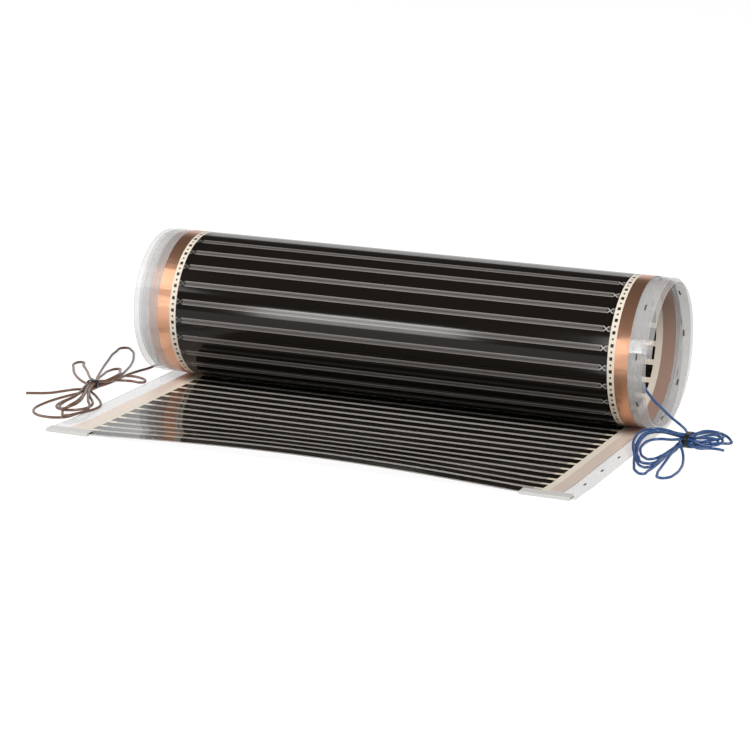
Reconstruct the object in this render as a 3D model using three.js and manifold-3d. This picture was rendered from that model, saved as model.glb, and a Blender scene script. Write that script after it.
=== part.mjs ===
// Underfloor heating film: a roll of printed film with its front end laid out flat.
// Millimetres. X runs along the roll, Y away from the viewer, Z up. The floor is z = 0.
import * as THREE from 'three';
import Module from 'manifold-3d';

const wasm = await Module();
wasm.setup();

// The film
const WIDTH = 500;
const FILM = 0.42;
const ROLL_R = 70;
const PITCH = 1.0;
const WRAP_SHIFTS = [-1.5, -11, -6, 2.5]; // how far each wrap sits off centre, outermost first
const GROOVE_X = 232; // the gaps between the wraps are cut this far in from each end
const ROLL_STEPS = 60;
const FRONT_Y = -257;

// The two insulating caps on the cut front edge
const CAP_LEFT_X = [-WIDTH / 2, -WIDTH / 2 + 42];
const CAP_RIGHT_X = [WIDTH / 2 - 50, WIDTH / 2 - 5];
const CAP_DEPTH = 12;
const CAP_HEIGHT = 3;
const CAP_WALL = 1;
const CAP_SLOT = 1.1;
const CAP_FRONT_Y = FRONT_Y - 1.6;
const LIFT = CAP_WALL + (CAP_SLOT - FILM) / 2; // height of the film's edge in the slots

// The leads
const LEAD_R = 1.25;
const BROWN_HANK_H = 7.5;
const BLUE_HANK_H = 10;
const TIE_OVER = 1; // the ties stand this far over the loops
const LOOP_H = 2.5;

function material(color, roughness) {
  return new THREE.MeshStandardMaterial({ color, roughness });
}

const FILM_LOOK = material(0x1e1a18, 0.3);
const CAP_LOOK = material(0xe0dedb, 0.45);
const BROWN = material(0x4a352c, 0.45);
const BLUE = material(0x1f3a6e, 0.45);
const TIE_LOOK = material(0x16161a, 0.5);

function signedVolume(geometry) {
  const p = geometry.attributes.position;
  const index = geometry.index;
  const count = index ? index.count : p.count;
  const at = (i) => new THREE.Vector3().fromBufferAttribute(p, index ? index.getX(i) : i);
  let sum = 0;
  for (let i = 0; i < count; i += 3) sum += at(i).dot(at(i + 1).cross(at(i + 2)));
  return sum / 6;
}

function welded(geometry) {
  const p = geometry.attributes.position;
  const index = geometry.index;
  const count = index ? index.count : p.count;
  const inward = signedVolume(geometry) < 0;
  const found = new Map();
  const points = [];
  const faces = [];
  for (let i = 0; i < count; i += 3) {
    const face = [];
    for (const k of inward ? [i, i + 2, i + 1] : [i, i + 1, i + 2]) {
      const j = index ? index.getX(k) : k;
      const xyz = [p.getX(j), p.getY(j), p.getZ(j)];
      const key = xyz.map((v) => Math.round(v * 1e4)).join(' ');
      if (!found.has(key)) {
        found.set(key, points.length / 3);
        points.push(...xyz);
      }
      face.push(found.get(key));
    }
    if (face[0] !== face[1] && face[1] !== face[2] && face[2] !== face[0]) faces.push(...face);
  }
  return { points, faces };
}

function toManifold(geometry) {
  const { points, faces } = welded(geometry);
  return new wasm.Manifold(
    new wasm.Mesh({
      numProp: 3,
      vertProperties: new Float32Array(points),
      triVerts: new Uint32Array(faces),
    }),
  );
}

function toGeometry(points, faces) {
  const geometry = new THREE.BufferGeometry();
  geometry.setAttribute('position', new THREE.Float32BufferAttribute(points, 3));
  geometry.setIndex([...faces]);
  return geometry;
}

function extruded(outline, length) {
  const shape = new THREE.Shape(outline.map(([u, v]) => new THREE.Vector2(u, v)));
  return new THREE.ExtrudeGeometry(shape, { depth: length, steps: 1, bevelEnabled: false });
}

// A section in Y and Z, drawn out along X between two places
function alongX(outline, x0, x1) {
  const geometry = extruded(outline, x1 - x0);
  const turn = new THREE.Matrix4().set(0, 0, 1, x0, 1, 0, 0, 0, 0, 1, 0, 0, 0, 0, 0, 1);
  return geometry.applyMatrix4(turn);
}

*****

_TASK DIRECTIONS_
Extract the complete data, matching each line exactly.

_COMPLETED TASK_
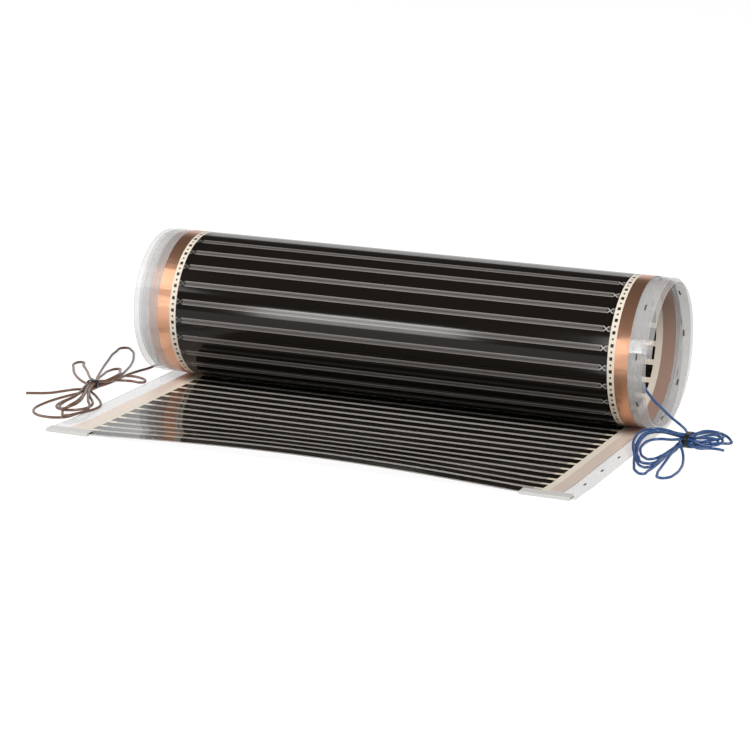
Reconstruct the object in this render as a 3D model using three.js and manifold-3d. This picture was rendered from that model, saved as model.glb, and a Blender scene script. Write that script after it.
=== part.mjs ===
// Underfloor heating film: a roll of printed film with its front end laid out flat.
// Millimetres. X runs along the roll, Y away from the viewer, Z up. The floor is z = 0.
import * as THREE from 'three';
import Module from 'manifold-3d';

const wasm = await Module();
wasm.setup();

// The film
const WIDTH = 500;
const FILM = 0.42;
const ROLL_R = 70;
const PITCH = 1.0;
const WRAP_SHIFTS = [-1.5, -11, -6, 2.5]; // how far each wrap sits off centre, outermost first
const GROOVE_X = 232; // the gaps between the wraps are cut this far in from each end
const ROLL_STEPS = 60;
const FRONT_Y = -257;

// The two insulating caps on the cut front edge
const CAP_LEFT_X = [-WIDTH / 2, -WIDTH / 2 + 42];
const CAP_RIGHT_X = [WIDTH / 2 - 50, WIDTH / 2 - 5];
const CAP_DEPTH = 12;
const CAP_HEIGHT = 3;
const CAP_WALL = 1;
const CAP_SLOT = 1.1;
const CAP_FRONT_Y = FRONT_Y - 1.6;
const LIFT = CAP_WALL + (CAP_SLOT - FILM) / 2; // height of the film's edge in the slots

// The leads
const LEAD_R = 1.25;
const BROWN_HANK_H = 7.5;
const BLUE_HANK_H = 10;
const TIE_OVER = 1; // the ties stand this far over the loops
const LOOP_H = 2.5;

function material(color, roughness) {
  return new THREE.MeshStandardMaterial({ color, roughness });
}

const FILM_LOOK = material(0x1e1a18, 0.3);
const CAP_LOOK = material(0xe0dedb, 0.45);
const BROWN = material(0x4a352c, 0.45);
const BLUE = material(0x1f3a6e, 0.45);
const TIE_LOOK = material(0x16161a, 0.5);

function signedVolume(geometry) {
  const p = geometry.attributes.position;
  const index = geometry.index;
  const count = index ? index.count : p.count;
  const at = (i) => new THREE.Vector3().fromBufferAttribute(p, index ? index.getX(i) : i);
  let sum = 0;
  for (let i = 0; i < count; i += 3) sum += at(i).dot(at(i + 1).cross(at(i + 2)));
  return sum / 6;
}

function welded(geometry) {
  const p = geometry.attributes.position;
  const index = geometry.index;
  const count = index ? index.count : p.count;
  const inward = signedVolume(geometry) < 0;
  const found = new Map();
  const points = [];
  const faces = [];
  for (let i = 0; i < count; i += 3) {
    const face = [];
    for (const k of inward ? [i, i + 2, i + 1] : [i, i + 1, i + 2]) {
      const j = index ? index.getX(k) : k;
      const xyz = [p.getX(j), p.getY(j), p.getZ(j)];
      const key = xyz.map((v) => Math.round(v * 1e4)).join(' ');
      if (!found.has(key)) {
        found.set(key, points.length / 3);
        points.push(...xyz);
      }
      face.push(found.get(key));
    }
    if (face[0] !== face[1] && face[1] !== face[2] && face[2] !== face[0]) faces.push(...face);
  }
  return { points, faces };
}

function toManifold(geometry) {
  const { points, faces } = welded(geometry);
  return new wasm.Manifold(
    new wasm.Mesh({
      numProp: 3,
      vertProperties: new Float32Array(points),
      triVerts: new Uint32Array(faces),
    }),
  );
}

function toGeometry(points, faces) {
  const geometry = new THREE.BufferGeometry();
  geometry.setAttribute('position', new THREE.Float32BufferAttribute(points, 3));
  geometry.setIndex([...faces]);
  return geometry;
}

function extruded(outline, length) {
  const shape = new THREE.Shape(outline.map(([u, v]) => new THREE.Vector2(u, v)));
  return new THREE.ExtrudeGeometry(shape, { depth: length, steps: 1, bevelEnabled: false });
}

// A section in Y and Z, drawn out along X between two places
function alongX(outline, x0, x1) {
  const geometry = extruded(outline, x1 - x0);
  const turn = new THREE.Matrix4().set(0, 0, 1, x0, 1, 0, 0, 0, 0, 1, 0, 0, 0, 0, 0, 1);
  return geometry.applyMatrix4(turn);
}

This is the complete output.